### RECORDS TO PROCESS ###

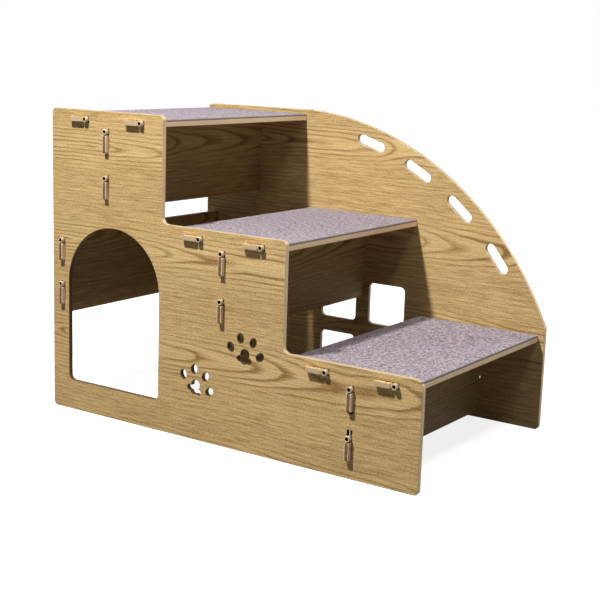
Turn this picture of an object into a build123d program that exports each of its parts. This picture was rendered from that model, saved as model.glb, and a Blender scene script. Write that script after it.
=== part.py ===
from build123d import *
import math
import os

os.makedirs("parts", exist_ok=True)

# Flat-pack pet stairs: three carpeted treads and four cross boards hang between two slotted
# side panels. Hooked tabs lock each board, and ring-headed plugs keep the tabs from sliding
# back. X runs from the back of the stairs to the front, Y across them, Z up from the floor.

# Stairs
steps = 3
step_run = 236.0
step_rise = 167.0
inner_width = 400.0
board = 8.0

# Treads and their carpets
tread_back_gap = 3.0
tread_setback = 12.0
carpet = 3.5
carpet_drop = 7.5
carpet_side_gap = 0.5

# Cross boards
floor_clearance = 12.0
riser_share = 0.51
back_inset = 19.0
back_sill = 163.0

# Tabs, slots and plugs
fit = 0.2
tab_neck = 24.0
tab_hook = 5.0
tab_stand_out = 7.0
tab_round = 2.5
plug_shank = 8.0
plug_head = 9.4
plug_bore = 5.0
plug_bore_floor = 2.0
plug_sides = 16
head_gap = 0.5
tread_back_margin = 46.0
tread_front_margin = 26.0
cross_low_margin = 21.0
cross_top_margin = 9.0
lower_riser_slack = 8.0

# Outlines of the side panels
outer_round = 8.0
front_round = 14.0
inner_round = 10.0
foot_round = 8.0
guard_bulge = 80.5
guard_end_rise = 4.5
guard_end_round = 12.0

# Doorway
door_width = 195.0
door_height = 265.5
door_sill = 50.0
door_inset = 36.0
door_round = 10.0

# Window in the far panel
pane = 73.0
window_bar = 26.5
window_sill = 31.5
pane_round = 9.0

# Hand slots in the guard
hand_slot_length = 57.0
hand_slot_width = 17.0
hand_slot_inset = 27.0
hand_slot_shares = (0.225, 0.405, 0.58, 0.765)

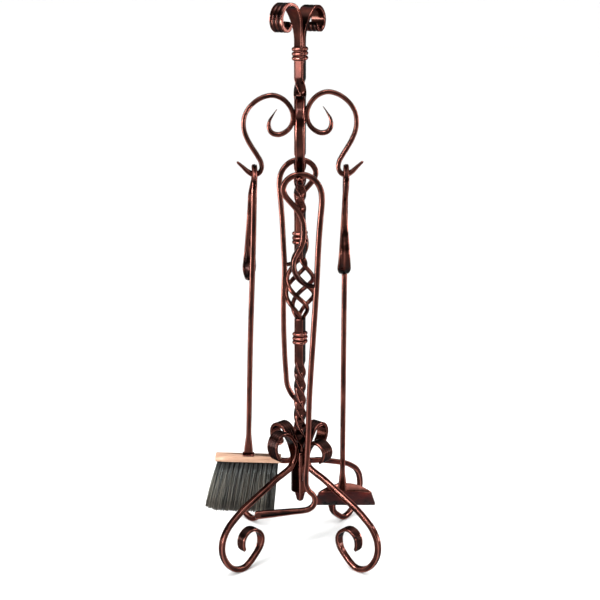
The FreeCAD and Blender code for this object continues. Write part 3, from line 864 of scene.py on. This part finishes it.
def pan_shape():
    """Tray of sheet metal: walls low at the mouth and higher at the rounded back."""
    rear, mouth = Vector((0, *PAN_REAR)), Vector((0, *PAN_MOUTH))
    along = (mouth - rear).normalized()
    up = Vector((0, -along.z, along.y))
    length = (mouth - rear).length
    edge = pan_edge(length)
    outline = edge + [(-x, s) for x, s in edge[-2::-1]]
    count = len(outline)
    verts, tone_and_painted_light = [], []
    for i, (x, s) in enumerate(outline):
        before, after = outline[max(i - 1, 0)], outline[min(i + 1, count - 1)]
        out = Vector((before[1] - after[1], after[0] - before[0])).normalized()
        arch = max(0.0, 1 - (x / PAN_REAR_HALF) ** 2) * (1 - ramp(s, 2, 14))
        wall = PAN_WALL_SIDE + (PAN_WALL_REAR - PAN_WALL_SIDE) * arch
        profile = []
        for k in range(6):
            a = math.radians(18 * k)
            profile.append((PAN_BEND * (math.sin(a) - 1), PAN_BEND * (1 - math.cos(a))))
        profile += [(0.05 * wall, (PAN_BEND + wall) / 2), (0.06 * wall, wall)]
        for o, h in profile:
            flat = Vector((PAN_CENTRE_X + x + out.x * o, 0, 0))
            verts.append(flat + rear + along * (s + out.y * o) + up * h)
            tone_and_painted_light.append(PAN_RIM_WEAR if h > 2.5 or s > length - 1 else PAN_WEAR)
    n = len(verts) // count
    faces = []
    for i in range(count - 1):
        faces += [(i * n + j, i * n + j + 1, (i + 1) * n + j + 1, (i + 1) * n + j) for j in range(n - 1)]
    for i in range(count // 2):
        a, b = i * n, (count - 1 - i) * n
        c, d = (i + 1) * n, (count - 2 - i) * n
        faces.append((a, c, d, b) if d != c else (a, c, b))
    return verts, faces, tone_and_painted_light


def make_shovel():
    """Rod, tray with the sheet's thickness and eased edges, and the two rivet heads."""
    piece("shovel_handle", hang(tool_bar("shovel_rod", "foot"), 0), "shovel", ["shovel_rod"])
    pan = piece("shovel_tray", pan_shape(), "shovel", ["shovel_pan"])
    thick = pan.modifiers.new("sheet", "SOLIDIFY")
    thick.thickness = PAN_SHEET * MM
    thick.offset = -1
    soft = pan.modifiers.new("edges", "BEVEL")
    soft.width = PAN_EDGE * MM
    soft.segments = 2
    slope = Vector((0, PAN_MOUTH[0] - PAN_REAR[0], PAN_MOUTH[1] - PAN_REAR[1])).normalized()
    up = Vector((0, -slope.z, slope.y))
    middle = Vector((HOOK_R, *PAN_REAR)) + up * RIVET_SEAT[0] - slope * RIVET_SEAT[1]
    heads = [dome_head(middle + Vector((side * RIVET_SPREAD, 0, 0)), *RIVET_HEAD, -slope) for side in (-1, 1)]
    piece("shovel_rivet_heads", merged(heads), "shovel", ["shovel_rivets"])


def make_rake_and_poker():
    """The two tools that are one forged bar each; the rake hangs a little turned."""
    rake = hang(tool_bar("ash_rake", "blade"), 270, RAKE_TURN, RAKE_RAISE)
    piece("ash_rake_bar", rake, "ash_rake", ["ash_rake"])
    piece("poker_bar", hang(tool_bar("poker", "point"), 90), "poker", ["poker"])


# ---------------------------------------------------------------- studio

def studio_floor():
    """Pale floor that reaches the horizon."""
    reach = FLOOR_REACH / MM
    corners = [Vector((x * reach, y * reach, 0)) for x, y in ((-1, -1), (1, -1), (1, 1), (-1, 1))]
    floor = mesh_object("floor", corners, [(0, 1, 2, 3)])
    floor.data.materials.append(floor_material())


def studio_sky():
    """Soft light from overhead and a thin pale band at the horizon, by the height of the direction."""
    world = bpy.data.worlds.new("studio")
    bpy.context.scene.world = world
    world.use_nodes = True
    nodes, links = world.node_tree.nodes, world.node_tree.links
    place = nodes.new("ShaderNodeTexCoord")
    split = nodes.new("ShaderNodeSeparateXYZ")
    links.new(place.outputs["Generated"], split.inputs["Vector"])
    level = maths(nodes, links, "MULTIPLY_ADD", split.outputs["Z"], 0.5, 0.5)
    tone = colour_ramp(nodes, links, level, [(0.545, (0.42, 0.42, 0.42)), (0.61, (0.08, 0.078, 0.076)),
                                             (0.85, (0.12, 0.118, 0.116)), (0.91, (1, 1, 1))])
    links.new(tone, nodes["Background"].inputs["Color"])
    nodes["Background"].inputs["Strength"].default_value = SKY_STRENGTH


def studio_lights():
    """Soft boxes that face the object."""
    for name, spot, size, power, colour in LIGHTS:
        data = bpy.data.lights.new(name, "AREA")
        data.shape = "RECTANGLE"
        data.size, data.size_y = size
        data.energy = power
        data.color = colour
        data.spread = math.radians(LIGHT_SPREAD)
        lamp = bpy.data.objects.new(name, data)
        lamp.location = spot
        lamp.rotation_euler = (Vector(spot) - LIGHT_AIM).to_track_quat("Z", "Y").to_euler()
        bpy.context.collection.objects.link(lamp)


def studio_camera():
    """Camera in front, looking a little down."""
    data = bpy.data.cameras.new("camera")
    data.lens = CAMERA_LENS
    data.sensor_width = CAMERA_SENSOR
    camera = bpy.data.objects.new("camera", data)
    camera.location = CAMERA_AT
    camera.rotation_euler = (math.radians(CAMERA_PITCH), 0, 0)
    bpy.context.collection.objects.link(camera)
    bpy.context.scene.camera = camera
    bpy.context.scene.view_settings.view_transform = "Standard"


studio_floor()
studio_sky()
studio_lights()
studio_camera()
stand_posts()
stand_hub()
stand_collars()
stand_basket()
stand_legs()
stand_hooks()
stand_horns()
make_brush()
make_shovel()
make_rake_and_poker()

###

— PROMPT —
Give the listing again, word for word.

— ANSWER BELOW —
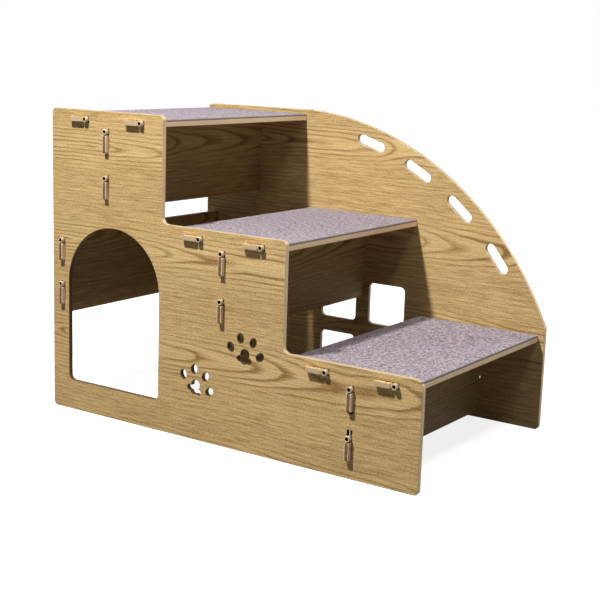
Turn this picture of an object into a build123d program that exports each of its parts. This picture was rendered from that model, saved as model.glb, and a Blender scene script. Write that script after it.
=== part.py ===
from build123d import *
import math
import os

os.makedirs("parts", exist_ok=True)

# Flat-pack pet stairs: three carpeted treads and four cross boards hang between two slotted
# side panels. Hooked tabs lock each board, and ring-headed plugs keep the tabs from sliding
# back. X runs from the back of the stairs to the front, Y across them, Z up from the floor.

# Stairs
steps = 3
step_run = 236.0
step_rise = 167.0
inner_width = 400.0
board = 8.0

# Treads and their carpets
tread_back_gap = 3.0
tread_setback = 12.0
carpet = 3.5
carpet_drop = 7.5
carpet_side_gap = 0.5

# Cross boards
floor_clearance = 12.0
riser_share = 0.51
back_inset = 19.0
back_sill = 163.0

# Tabs, slots and plugs
fit = 0.2
tab_neck = 24.0
tab_hook = 5.0
tab_stand_out = 7.0
tab_round = 2.5
plug_shank = 8.0
plug_head = 9.4
plug_bore = 5.0
plug_bore_floor = 2.0
plug_sides = 16
head_gap = 0.5
tread_back_margin = 46.0
tread_front_margin = 26.0
cross_low_margin = 21.0
cross_top_margin = 9.0
lower_riser_slack = 8.0

# Outlines of the side panels
outer_round = 8.0
front_round = 14.0
inner_round = 10.0
foot_round = 8.0
guard_bulge = 80.5
guard_end_rise = 4.5
guard_end_round = 12.0

# Doorway
door_width = 195.0
door_height = 265.5
door_sill = 50.0
door_inset = 36.0
door_round = 10.0

# Window in the far panel
pane = 73.0
window_bar = 26.5
window_sill = 31.5
pane_round = 9.0

# Hand slots in the guard
hand_slot_length = 57.0
hand_slot_width = 17.0
hand_slot_inset = 27.0
hand_slot_shares = (0.225, 0.405, 0.58, 0.765)

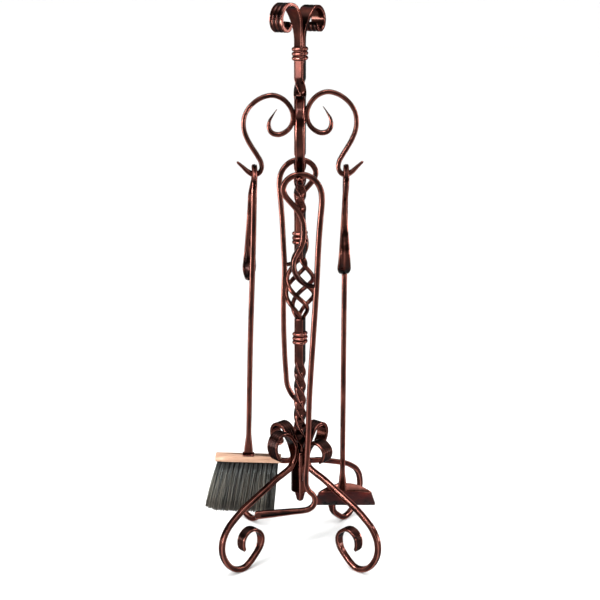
The FreeCAD and Blender code for this object continues. Write part 3, from line 864 of scene.py on. This part finishes it.
def pan_shape():
    """Tray of sheet metal: walls low at the mouth and higher at the rounded back."""
    rear, mouth = Vector((0, *PAN_REAR)), Vector((0, *PAN_MOUTH))
    along = (mouth - rear).normalized()
    up = Vector((0, -along.z, along.y))
    length = (mouth - rear).length
    edge = pan_edge(length)
    outline = edge + [(-x, s) for x, s in edge[-2::-1]]
    count = len(outline)
    verts, tone_and_painted_light = [], []
    for i, (x, s) in enumerate(outline):
        before, after = outline[max(i - 1, 0)], outline[min(i + 1, count - 1)]
        out = Vector((before[1] - after[1], after[0] - before[0])).normalized()
        arch = max(0.0, 1 - (x / PAN_REAR_HALF) ** 2) * (1 - ramp(s, 2, 14))
        wall = PAN_WALL_SIDE + (PAN_WALL_REAR - PAN_WALL_SIDE) * arch
        profile = []
        for k in range(6):
            a = math.radians(18 * k)
            profile.append((PAN_BEND * (math.sin(a) - 1), PAN_BEND * (1 - math.cos(a))))
        profile += [(0.05 * wall, (PAN_BEND + wall) / 2), (0.06 * wall, wall)]
        for o, h in profile:
            flat = Vector((PAN_CENTRE_X + x + out.x * o, 0, 0))
            verts.append(flat + rear + along * (s + out.y * o) + up * h)
            tone_and_painted_light.append(PAN_RIM_WEAR if h > 2.5 or s > length - 1 else PAN_WEAR)
    n = len(verts) // count
    faces = []
    for i in range(count - 1):
        faces += [(i * n + j, i * n + j + 1, (i + 1) * n + j + 1, (i + 1) * n + j) for j in range(n - 1)]
    for i in range(count // 2):
        a, b = i * n, (count - 1 - i) * n
        c, d = (i + 1) * n, (count - 2 - i) * n
        faces.append((a, c, d, b) if d != c else (a, c, b))
    return verts, faces, tone_and_painted_light


def make_shovel():
    """Rod, tray with the sheet's thickness and eased edges, and the two rivet heads."""
    piece("shovel_handle", hang(tool_bar("shovel_rod", "foot"), 0), "shovel", ["shovel_rod"])
    pan = piece("shovel_tray", pan_shape(), "shovel", ["shovel_pan"])
    thick = pan.modifiers.new("sheet", "SOLIDIFY")
    thick.thickness = PAN_SHEET * MM
    thick.offset = -1
    soft = pan.modifiers.new("edges", "BEVEL")
    soft.width = PAN_EDGE * MM
    soft.segments = 2
    slope = Vector((0, PAN_MOUTH[0] - PAN_REAR[0], PAN_MOUTH[1] - PAN_REAR[1])).normalized()
    up = Vector((0, -slope.z, slope.y))
    middle = Vector((HOOK_R, *PAN_REAR)) + up * RIVET_SEAT[0] - slope * RIVET_SEAT[1]
    heads = [dome_head(middle + Vector((side * RIVET_SPREAD, 0, 0)), *RIVET_HEAD, -slope) for side in (-1, 1)]
    piece("shovel_rivet_heads", merged(heads), "shovel", ["shovel_rivets"])


def make_rake_and_poker():
    """The two tools that are one forged bar each; the rake hangs a little turned."""
    rake = hang(tool_bar("ash_rake", "blade"), 270, RAKE_TURN, RAKE_RAISE)
    piece("ash_rake_bar", rake, "ash_rake", ["ash_rake"])
    piece("poker_bar", hang(tool_bar("poker", "point"), 90), "poker", ["poker"])


# ---------------------------------------------------------------- studio

def studio_floor():
    """Pale floor that reaches the horizon."""
    reach = FLOOR_REACH / MM
    corners = [Vector((x * reach, y * reach, 0)) for x, y in ((-1, -1), (1, -1), (1, 1), (-1, 1))]
    floor = mesh_object("floor", corners, [(0, 1, 2, 3)])
    floor.data.materials.append(floor_material())


def studio_sky():
    """Soft light from overhead and a thin pale band at the horizon, by the height of the direction."""
    world = bpy.data.worlds.new("studio")
    bpy.context.scene.world = world
    world.use_nodes = True
    nodes, links = world.node_tree.nodes, world.node_tree.links
    place = nodes.new("ShaderNodeTexCoord")
    split = nodes.new("ShaderNodeSeparateXYZ")
    links.new(place.outputs["Generated"], split.inputs["Vector"])
    level = maths(nodes, links, "MULTIPLY_ADD", split.outputs["Z"], 0.5, 0.5)
    tone = colour_ramp(nodes, links, level, [(0.545, (0.42, 0.42, 0.42)), (0.61, (0.08, 0.078, 0.076)),
                                             (0.85, (0.12, 0.118, 0.116)), (0.91, (1, 1, 1))])
    links.new(tone, nodes["Background"].inputs["Color"])
    nodes["Background"].inputs["Strength"].default_value = SKY_STRENGTH


def studio_lights():
    """Soft boxes that face the object."""
    for name, spot, size, power, colour in LIGHTS:
        data = bpy.data.lights.new(name, "AREA")
        data.shape = "RECTANGLE"
        data.size, data.size_y = size
        data.energy = power
        data.color = colour
        data.spread = math.radians(LIGHT_SPREAD)
        lamp = bpy.data.objects.new(name, data)
        lamp.location = spot
        lamp.rotation_euler = (Vector(spot) - LIGHT_AIM).to_track_quat("Z", "Y").to_euler()
        bpy.context.collection.objects.link(lamp)


def studio_camera():
    """Camera in front, looking a little down."""
    data = bpy.data.cameras.new("camera")
    data.lens = CAMERA_LENS
    data.sensor_width = CAMERA_SENSOR
    camera = bpy.data.objects.new("camera", data)
    camera.location = CAMERA_AT
    camera.rotation_euler = (math.radians(CAMERA_PITCH), 0, 0)
    bpy.context.collection.objects.link(camera)
    bpy.context.scene.camera = camera
    bpy.context.scene.view_settings.view_transform = "Standard"


studio_floor()
studio_sky()
studio_lights()
studio_camera()
stand_posts()
stand_hub()
stand_collars()
stand_basket()
stand_legs()
stand_hooks()
stand_horns()
make_brush()
make_shovel()
make_rake_and_poker()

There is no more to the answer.